When he was little, he recalls, “my father always wanted me to go outside to play, when what I wanted was to stay home and read. To this day I’m happy when it is raining outside, so that I don’t feel I have to go out and play.”
After completing his PhD at Princeton University, Weinberg “went to Columbia University as a postdoc, with the idea of staying there for ever. Alas, I did not get a tenure-track job, and left the city, soon to join the faculty at the University of California, Berkeley. For the next few years my wife and I lived in San Francisco and London, and I discovered to my surprise that the world contains more than one great city.”
In 1982, three years after winning the Nobel Prize in Physics, Weinberg moved to the University of Texas at Austin, where he currently holds the Josey Regental chair in science. He and his wife, the eminent legal scholar Louise Weinberg, live “with our two Siamese cats in a house on Lake Austin. We have a married daughter.”

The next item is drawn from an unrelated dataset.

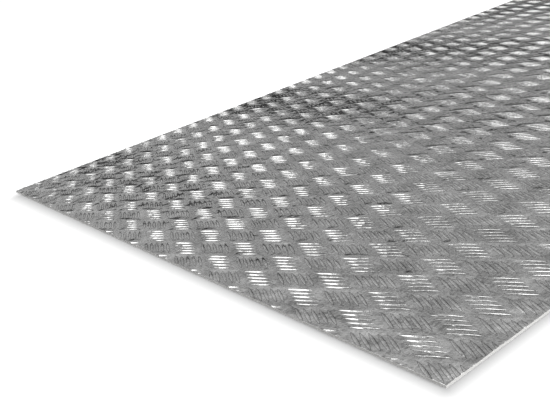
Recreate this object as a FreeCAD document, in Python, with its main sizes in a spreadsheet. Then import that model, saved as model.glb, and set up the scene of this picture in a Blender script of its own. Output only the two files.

Are two scholarly heads better than one? Weinberg and his wife, he says, “greatly enjoy being professors at the same university. She holds a distinguished chair at the University of Texas School of Law, and is well known in her fields. We have lunch together whenever possible and we go to each other’s talks, when they are not too technical. She reads all my work, except for research articles, and gives me tremendous help with making things readable and clear.”
Austin, observes Weinberg, is “a remarkable place. Like many university towns, it is politically liberal; conservative Texans sometimes call it ‘the People’s Republic of Travis County’. Many cars bear bumper stickers urging ‘Keep Austin Weird’. What I like best about it is the variety of our friends: not just academics but ranchers, politicians, film directors, screen-writers and novelists.”
On his interactions with the budding scientists he has worked with over the years, Weinberg says that he has gained “tremendous pleasure from working with talented graduate students. But my pleasure is somewhat damped when I reflect that the best students are self-propelled, and really don’t need my help.”